For question 2. LXD will distribute instances across the cluster at create time or you can specify a particular node at create time using the --target=<cluster member> flag. It uses some fairly basic metrics based on number of instances on each node.
OK so now we see the problem. The size property on two of the nodes is just 30GB and not 100GB.
This means on 2 of the nodes the BTRFs pool size is only 30GB. This was probably generated automatically for you on storage pool creation based on the free space on the host’s disk if you didn’t specify it.
You can also see that in your setup you have chosen to create a BTRFS storage pool on a LXD generated loopback file (/var/snap/lxd/common/lxd/disks/local.img) so this is emulating a physical disk and is then formatted with BTRFS.
The mounted path for the loopback file is /var/snap/lxd/common/lxd/storage-pools/local however when using the LXD snap package, the mount is hidden inside the snap package’s mount namespace (so looking in that directory directly on the host will show its empty).

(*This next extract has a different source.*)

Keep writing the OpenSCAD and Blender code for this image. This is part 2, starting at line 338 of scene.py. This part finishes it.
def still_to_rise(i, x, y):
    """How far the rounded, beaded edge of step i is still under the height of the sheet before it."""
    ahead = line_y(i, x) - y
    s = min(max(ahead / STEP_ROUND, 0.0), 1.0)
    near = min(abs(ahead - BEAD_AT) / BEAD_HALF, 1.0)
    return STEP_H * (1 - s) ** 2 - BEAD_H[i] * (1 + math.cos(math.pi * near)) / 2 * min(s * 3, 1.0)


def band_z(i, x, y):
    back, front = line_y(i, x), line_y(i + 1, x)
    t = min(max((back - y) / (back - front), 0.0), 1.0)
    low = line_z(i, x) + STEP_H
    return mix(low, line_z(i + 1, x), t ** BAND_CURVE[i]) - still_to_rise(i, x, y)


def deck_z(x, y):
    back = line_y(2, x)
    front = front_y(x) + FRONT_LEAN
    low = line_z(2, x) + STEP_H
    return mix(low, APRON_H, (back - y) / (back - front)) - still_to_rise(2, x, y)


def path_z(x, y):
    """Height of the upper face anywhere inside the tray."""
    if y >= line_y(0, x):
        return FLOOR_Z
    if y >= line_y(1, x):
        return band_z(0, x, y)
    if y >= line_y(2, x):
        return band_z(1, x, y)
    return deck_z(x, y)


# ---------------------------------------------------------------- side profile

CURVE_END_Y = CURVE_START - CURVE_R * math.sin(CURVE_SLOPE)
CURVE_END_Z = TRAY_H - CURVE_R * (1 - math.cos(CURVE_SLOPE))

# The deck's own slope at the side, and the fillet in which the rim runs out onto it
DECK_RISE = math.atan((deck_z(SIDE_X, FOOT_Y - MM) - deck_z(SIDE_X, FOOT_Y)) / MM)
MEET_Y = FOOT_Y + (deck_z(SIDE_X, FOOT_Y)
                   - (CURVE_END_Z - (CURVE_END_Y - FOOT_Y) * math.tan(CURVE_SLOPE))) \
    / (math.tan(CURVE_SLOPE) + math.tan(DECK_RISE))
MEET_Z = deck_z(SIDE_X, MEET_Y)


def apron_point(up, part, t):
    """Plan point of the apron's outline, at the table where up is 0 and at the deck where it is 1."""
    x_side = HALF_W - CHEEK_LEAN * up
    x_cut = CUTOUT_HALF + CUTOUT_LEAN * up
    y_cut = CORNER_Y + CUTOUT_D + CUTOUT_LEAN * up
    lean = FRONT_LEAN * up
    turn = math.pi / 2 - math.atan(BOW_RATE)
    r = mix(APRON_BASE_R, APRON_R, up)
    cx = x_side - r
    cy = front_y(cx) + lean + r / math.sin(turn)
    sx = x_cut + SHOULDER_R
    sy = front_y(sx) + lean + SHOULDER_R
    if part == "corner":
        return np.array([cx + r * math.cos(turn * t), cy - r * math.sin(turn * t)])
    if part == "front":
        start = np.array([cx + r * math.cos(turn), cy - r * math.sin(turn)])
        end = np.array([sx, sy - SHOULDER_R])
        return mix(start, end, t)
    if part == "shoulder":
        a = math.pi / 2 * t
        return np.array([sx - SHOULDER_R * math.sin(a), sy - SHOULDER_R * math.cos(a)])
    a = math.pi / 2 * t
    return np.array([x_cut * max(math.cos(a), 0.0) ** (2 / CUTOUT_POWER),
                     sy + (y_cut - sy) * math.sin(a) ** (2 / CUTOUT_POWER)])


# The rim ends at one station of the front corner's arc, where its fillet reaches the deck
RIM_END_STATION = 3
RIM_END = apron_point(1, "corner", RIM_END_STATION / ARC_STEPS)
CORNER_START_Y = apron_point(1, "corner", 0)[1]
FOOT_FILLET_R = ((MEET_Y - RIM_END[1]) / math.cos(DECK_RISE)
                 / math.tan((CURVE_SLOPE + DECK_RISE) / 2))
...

Instead you can access it using:
sudo nsenter --mount=/run/snapd/ns/lxd.mnt
E.g.
sudo nsenter --mount=/run/snapd/ns/lxd.mnt -- mount | grep /var/snap/lxd/common/lxd/storage-pools | grep btrfs
/var/snap/lxd/common/lxd/disks/local.img on /var/snap/lxd/common/lxd/storage-pools/local type btrfs (rw,relatime,space_cache,user_subvol_rm_allowed,subvolid=5,subvol=/)

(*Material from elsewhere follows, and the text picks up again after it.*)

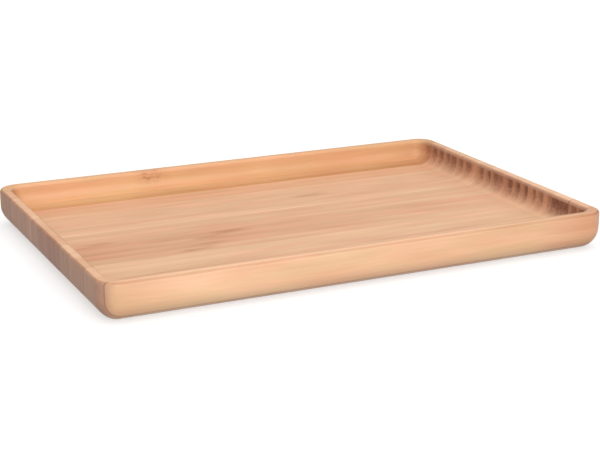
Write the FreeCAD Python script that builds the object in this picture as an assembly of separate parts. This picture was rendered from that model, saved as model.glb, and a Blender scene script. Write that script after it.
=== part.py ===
import FreeCAD, Part
import math
import os

# A coved rectangular serving tray, milled from one thick board of bamboo.
# The board is a stack of narrow bamboo strips that stand on edge, run the whole
# length of the tray and are glued face to face.  Every strip is its own solid.
#
# Frame: X along the length, Y from the front wall to the back wall, Z up.
# The origin is the centre of the underside, on the surface the tray stands on.
# All sizes are in millimetres.

# ---- driving dimensions -------------------------------------------------------
LENGTH = 280.0              # outside, along X
WIDTH = 191.0               # outside, along Y
HEIGHT = 21.0               # board thickness, underside to rim

CORNER_RADIUS = 10.5        # outside corners, seen from above
BOTTOM_RADIUS = 11.7        # round under the outside walls
FOOT_INSET = 10.3           # from the outside walls to the edge of the flat underside
WALL = 6.0                  # wall thickness at half height
FLOOR = 8.0                 # floor thickness under the pocket
POCKET_CORNER_RADIUS = 8.5  # inside corners, seen from above
COVE_RADIUS = 7.6           # cove between the floor and the walls
RIM_ROUND = 1.9             # rounding of both edges of the rim

STRIP = 7.75                # thickness of one planed bamboo strip
BACK_STRIP = 9.0            # the strip that forms the outside of the back wall

# ---- derived sizes --------------------------------------------------------------
HALF_LENGTH = LENGTH / 2.0
HALF_WIDTH = WIDTH / 2.0
FULL_STRIPS = int((WIDTH - BACK_STRIP) // STRIP)
CUTTER_OVERRUN = 5.0        # how far a cutting solid passes a face that it opens


def upright_edges(shape):
    """Straight edges of a block that run along Z."""
    found = []
    for edge in shape.Edges:
        along = edge.Vertexes[-1].Point - edge.Vertexes[0].Point
        if abs(along.z) > 0.99 * along.Length > 0.0:
            found.append(edge)
    return found


def edges_at_height(shape, height, half_x, half_y):
    """Edges that lie in the plane z = height, within half_x and half_y of the centre."""
    found = []
    for edge in shape.Edges:
        box = edge.BoundBox
        level = abs(box.ZMin - height) < 1e-4 and abs(box.ZMax - height) < 1e-4
        inside = box.XMax <= half_x + 1e-4 and box.YMax <= half_y + 1e-4
        if level and inside:
            found.append(edge)
    return found


def rounded_block(length, width, bottom, top, corner_radius):
    """A block centred on the Z axis, its four upright corners rounded."""
    corner = FreeCAD.Vector(-length / 2.0, -width / 2.0, bottom)
    block = Part.makeBox(length, width, top - bottom, corner)
    return block.makeFillet(corner_radius, upright_edges(block))


def wall_section():
    """Upright section through the board's edge: its outside face is at x = 0, x grows inwards.

    The round under the wall is larger than the corner radius, so its arc stops at the edge
    of the flat underside, just short of level, and the corner can turn with the same section.
    """
    centre_height = math.sqrt(BOTTOM_RADIUS ** 2 - (BOTTOM_RADIUS - FOOT_INSET) ** 2)
    diagonal = BOTTOM_RADIUS * math.sqrt(0.5)
    arc_top = FreeCAD.Vector(0.0, 0.0, centre_height)
    arc_middle = FreeCAD.Vector(BOTTOM_RADIUS - diagonal, 0.0, centre_height - diagonal)
    arc_foot = FreeCAD.Vector(FOOT_INSET, 0.0, 0.0)
    inner_foot = FreeCAD.Vector(CORNER_RADIUS, 0.0, 0.0)
    inner_top = FreeCAD.Vector(CORNER_RADIUS, 0.0, HEIGHT)
    outer_top = FreeCAD.Vector(0.0, 0.0, HEIGHT)
    arc = Part.Arc(arc_top, arc_middle, arc_foot).toShape()
    straight = Part.makePolygon([arc_foot, inner_foot, inner_top, outer_top, arc_top])
    return Part.Face(Part.Wire([arc] + straight.Edges))


def side_and_corner(run, turn, start_x, start_y):
    """One straight side of the board's edge and the corner before it, turned into place."""
    section = wall_section()
    upright = FreeCAD.Vector(0.0, 0.0, 1.0)
    side = section.extrude(FreeCAD.Vector(0.0, run, 0.0))
    corner = section.revolve(FreeCAD.Vector(CORNER_RADIUS, 0.0, 0.0), upright, 90.0)
    for piece in (side, corner):
        piece.rotate(FreeCAD.Vector(), upright, turn)
        piece.translate(FreeCAD.Vector(start_x, start_y, 0.0))
    return [side, corner]


def outside_body():
    """The board with its rounded corners, its round underside and its rim rounding."""
    half_long = HALF_LENGTH - CORNER_RADIUS
    half_short = HALF_WIDTH - CORNER_RADIUS
    corner = FreeCAD.Vector(-half_long, -half_short, 0.0)
    core = Part.makeBox(2.0 * half_long, 2.0 * half_short, HEIGHT, corner)
    ring = []
    ring += side_and_corner(2.0 * half_short, 0.0, -HALF_LENGTH, -half_short)
    ring += side_and_corner(2.0 * half_long, 90.0, half_long, -HALF_WIDTH)
    ring += side_and_corner(2.0 * half_short, 180.0, HALF_LENGTH, half_short)
    ring += side_and_corner(2.0 * half_long, 270.0, -half_long, HALF_WIDTH)
    body = core.multiFuse(ring).removeSplitter()
    rim = edges_at_height(body, HEIGHT, HALF_LENGTH, HALF_WIDTH)
    return body.makeFillet(RIM_ROUND, rim)


def pocket():
    """The space that is milled out: a rounded block with a coved foot."""
    length = LENGTH - 2.0 * WALL
    width = WIDTH - 2.0 * WALL
    space = rounded_block(length, width, FLOOR, HEIGHT + CUTTER_OVERRUN, POCKET_CORNER_RADIUS)
    foot = edges_at_height(space, FLOOR, HALF_LENGTH, HALF_WIDTH)
    return space.makeFillet(COVE_RADIUS, foot)


def tray_body():
    """The whole tray before it is divided into strips."""
    body = outside_body().cut(pocket())
    mouth = edges_at_height(body, HEIGHT, HALF_LENGTH - WALL, HALF_WIDTH - WALL)
    return body.makeFillet(RIM_ROUND, mouth)


def strip_boundaries():
    """Distances from the outside of the back wall to every glue line, ends included."""
    lines = [0.0]
    for number in range(FULL_STRIPS + 1):
        lines.append(BACK_STRIP + number * STRIP)
    lines.append(WIDTH)
    return lines


def strip_name(number, count):
    """Strips are numbered from the back wall to the front wall."""
    if number == 0:
        return "back_wall_strip"
    if number == 1:
        return "back_cove_strip"
    if number == count - 2:
        return "front_cove_strip"
    if number == count - 1:
        return "front_wall_strip"
    return "floor_strip_%02d" % (number - 1)


def strip_solid(body, near, far):
    """The part of the tray between two distances from the outside of the back wall."""
    corner = FreeCAD.Vector(-LENGTH, HALF_WIDTH - far, -CUTTER_OVERRUN)
    slab = Part.makeBox(2.0 * LENGTH, far - near, HEIGHT + 2.0 * CUTTER_OVERRUN, corner)
    return body.common(slab).Solids[0]


def main():
    os.makedirs("parts", exist_ok=True)
    body = tray_body()
    lines = strip_boundaries()
    count = len(lines) - 1
    for number in range(count):
        strip = strip_solid(body, lines[number], lines[number + 1])
        strip.exportStep("parts/%s.step" % strip_name(number, count))


main()
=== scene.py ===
import math

import bpy
from mathutils import Matrix, Vector


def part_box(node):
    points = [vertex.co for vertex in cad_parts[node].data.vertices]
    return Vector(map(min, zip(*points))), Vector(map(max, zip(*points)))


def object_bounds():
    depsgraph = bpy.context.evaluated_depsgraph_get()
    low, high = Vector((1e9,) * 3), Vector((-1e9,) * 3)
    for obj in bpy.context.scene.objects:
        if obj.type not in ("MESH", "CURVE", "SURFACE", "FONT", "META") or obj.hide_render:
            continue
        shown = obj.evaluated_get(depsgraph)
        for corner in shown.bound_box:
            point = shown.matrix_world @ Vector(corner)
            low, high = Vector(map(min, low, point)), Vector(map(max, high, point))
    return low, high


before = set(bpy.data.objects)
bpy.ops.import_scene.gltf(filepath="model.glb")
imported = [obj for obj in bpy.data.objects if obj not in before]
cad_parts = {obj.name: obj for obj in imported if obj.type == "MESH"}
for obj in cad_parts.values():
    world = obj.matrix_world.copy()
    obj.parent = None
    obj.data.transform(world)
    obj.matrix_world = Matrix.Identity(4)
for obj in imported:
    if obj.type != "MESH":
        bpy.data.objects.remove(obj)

# A bamboo serving tray.  The CAD strips keep their meshes; this script gives each of them
# the look of its own piece of bamboo, and adds the camera, the studio light and the floor.
# Every texture is a solid pattern in the frame's own millimetres, so the grain runs through
# a strip from its long sides to its end grain.

LOW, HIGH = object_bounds()
LENGTH = HIGH.x - LOW.x
MM_PER_M = 1000.0

# ---- node building ----------------------------------------------------------------------


class Graph:
    """Adds shader nodes to a tree; every call returns the socket that holds the result."""

    def __init__(self, tree):
        self.tree = tree

    def node(self, kind, **settings):
        made = self.tree.nodes.new(kind)
        for name, value in settings.items():
            setattr(made, name, value)
        return made

    def feed(self, socket, value):
        if isinstance(value, bpy.types.NodeSocket):
            self.tree.links.new(value, socket)
        else:
            socket.default_value = value

    def math(self, operation, a, b=0.0, c=0.0, clamp=False):
        made = self.node("ShaderNodeMath", operation=operation, use_clamp=clamp)
        for socket, value in zip(made.inputs, (a, b, c)):
            self.feed(socket, value)
        return made.outputs[0]

    def add(self, a, b):
        return self.math("ADD", a, b)

    def times(self, a, b):
        return self.math("MULTIPLY", a, b)

    def less(self, a, b):
        return self.math("SUBTRACT", a, b)

    def ramp(self, value, start, end, low=0.0, high=1.0, soft=True):
        """value taken from start..end to low..high, clamped; smooth at both ends if soft."""
        kind = "SMOOTHSTEP" if soft else "LINEAR"
        made = self.node("ShaderNodeMapRange", interpolation_type=kind, clamp=True)
        for name, number in (
            ("Value", value), ("From Min", start), ("From Max", end),
            ("To Min", low), ("To Max", high),
        ):
            self.feed(made.inputs[name], number)
        return made.outputs["Result"]

    def combine(self, x, y, z):
        made = self.node("ShaderNodeCombineXYZ")
        for socket, value in zip(made.inputs, (x, y, z)):
            self.feed(socket, value)
        return made.outputs[0]

    def split(self, vector):
        made = self.node("ShaderNodeSeparateXYZ")
        self.feed(made.inputs[0], vector)
        return made.outputs

    def noise(self, vector, detail=2.0, roughness=0.5, distortion=0.0):
        """Smooth noise with features about one unit wide, centred on 0.5."""
        made = self.node("ShaderNodeTexNoise", noise_dimensions="3D")
        self.feed(made.inputs["Vector"], vector)
        self.feed(made.inputs["Scale"], 1.0)
        self.feed(made.inputs["Detail"], detail)
        self.feed(made.inputs["Roughness"], roughness)
        self.feed(made.inputs["Distortion"], distortion)
        return made.outputs["Fac"]

    def mix(self, factor, a, b, blend="MIX"):
        made = self.node("ShaderNodeMix", data_type="RGBA", blend_type=blend)
        self.feed(made.inputs["Factor"], factor)
        for socket, value in zip((made.inputs[6], made.inputs[7]), (a, b)):
            self.feed(socket, value)
        return made.outputs[2]


def rgb(red, green, blue):
    """A colour given as it looks on a screen, 0 to 255, as the linear values that shaders use."""
    def linear(value):
        share = value / 255.0
        return share / 12.92 if share <= 0.04045 else ((share + 0.055) / 1.055) ** 2.4
    return (linear(red), linear(green), linear(blue), 1.0)


# ---- bamboo -------------------------------------------------------------------------------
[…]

You are not able to resize a storage pool from LXD. If there is nothing you need to keep on the storage pool then I would suggest deleting it and creating a new one of the size you want.
E.g. Assuming you already have a BTRFS directory at /some/btrfs/ then you can create a storage pool using it with:
# Specify member specific configs (e.g.`source` could be different for each member):
lxc storage pool create local btrfs source=/some/btrfs --target=<cluster member 1>
lxc storage pool create local btrfs source=/some/btrfs --target=<cluster member 2>
lxc storage pool create local btrfs source=/some/btrfs --target=<cluster member 3>
# Create the storage pool on all members.
lxc storage pool create local btrfs
Alternatively can also use a dedicated empty partition/block device for your BTRFS pool by specifying the block device path with the source property when you create it, and then LXD will create a BTRFS filesystem on the block device for you.
For lxd cluster, is it not good for all nodes in the cluster sharing the same btrfs/zfs pool? So that we can manage the total number without noticing how many spaces left on specific nodes.
Is there a way to use all disk spaces on 3, let’s say 3 nodes in a cluster, as a joint pool? Or we can only share one pool in one specific node in the cluster?
ZFS is not a networked filesystem (as far as I know), so it is not possible for LXD running on other machines to access it and treat the combined storage as a single pool.
A LXD instance can only exist on one cluster member at once, so it will use the disk space on the cluster member only, which is why we don’t treat it as consumed on the other cluster members. It really is just a way of referring to the same sort of storage pool by name on each cluster member.
If you want to have a truly shared pool across the cluster members then we support using ceph storage as a networked filesystem.